What is asked: Exactly the lines from the opening of the records through the line containing "return lambda s: side(s)" should be copied, with both included.

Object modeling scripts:
========================

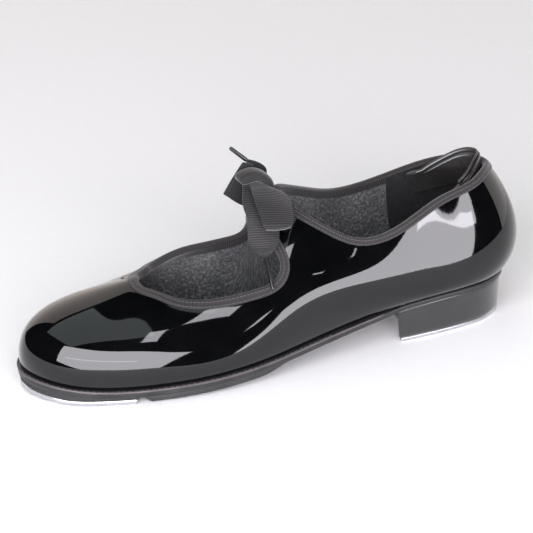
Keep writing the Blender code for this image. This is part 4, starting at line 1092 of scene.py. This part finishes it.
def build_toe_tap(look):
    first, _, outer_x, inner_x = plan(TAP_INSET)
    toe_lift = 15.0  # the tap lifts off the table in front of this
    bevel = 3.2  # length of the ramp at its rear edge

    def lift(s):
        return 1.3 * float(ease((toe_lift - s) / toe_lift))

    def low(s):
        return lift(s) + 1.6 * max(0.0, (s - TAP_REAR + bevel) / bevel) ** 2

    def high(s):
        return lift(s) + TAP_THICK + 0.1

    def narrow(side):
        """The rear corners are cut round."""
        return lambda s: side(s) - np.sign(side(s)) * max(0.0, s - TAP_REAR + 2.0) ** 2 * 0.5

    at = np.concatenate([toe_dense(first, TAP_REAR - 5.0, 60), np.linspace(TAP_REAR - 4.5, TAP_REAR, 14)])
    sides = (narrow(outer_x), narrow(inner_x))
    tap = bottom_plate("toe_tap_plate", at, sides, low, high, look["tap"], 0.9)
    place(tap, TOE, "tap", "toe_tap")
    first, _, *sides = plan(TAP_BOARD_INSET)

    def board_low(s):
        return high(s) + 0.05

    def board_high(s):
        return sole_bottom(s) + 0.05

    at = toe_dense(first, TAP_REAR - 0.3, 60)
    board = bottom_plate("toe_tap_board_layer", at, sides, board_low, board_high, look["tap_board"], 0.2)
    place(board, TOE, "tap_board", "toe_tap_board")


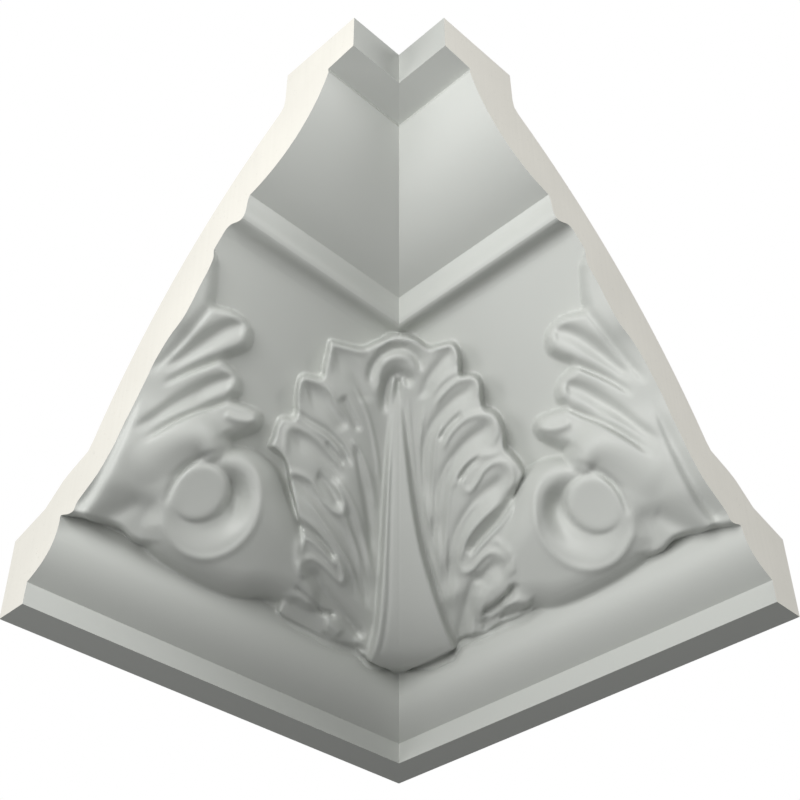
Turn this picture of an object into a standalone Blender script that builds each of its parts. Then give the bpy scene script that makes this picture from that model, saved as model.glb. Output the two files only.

========================

Solution to the exercise:
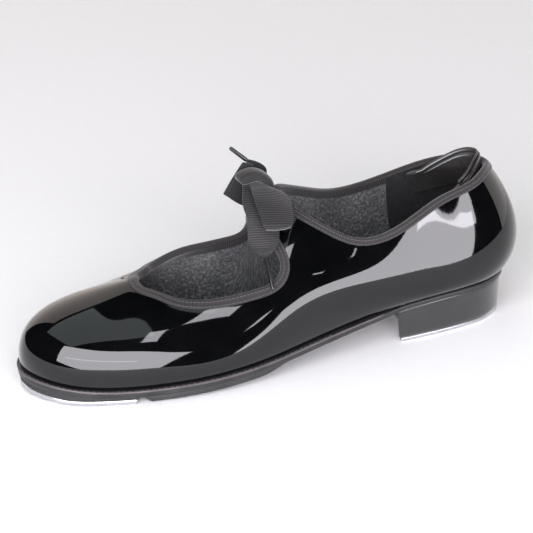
Keep writing the Blender code for this image. This is part 4, starting at line 1092 of scene.py. This part finishes it.
def build_toe_tap(look):
    first, _, outer_x, inner_x = plan(TAP_INSET)
    toe_lift = 15.0  # the tap lifts off the table in front of this
    bevel = 3.2  # length of the ramp at its rear edge

    def lift(s):
        return 1.3 * float(ease((toe_lift - s) / toe_lift))

    def low(s):
        return lift(s) + 1.6 * max(0.0, (s - TAP_REAR + bevel) / bevel) ** 2

    def high(s):
        return lift(s) + TAP_THICK + 0.1

    def narrow(side):
        """The rear corners are cut round."""
        return lambda s: side(s) - np.sign(side(s)) * max(0.0, s - TAP_REAR + 2.0) ** 2 * 0.5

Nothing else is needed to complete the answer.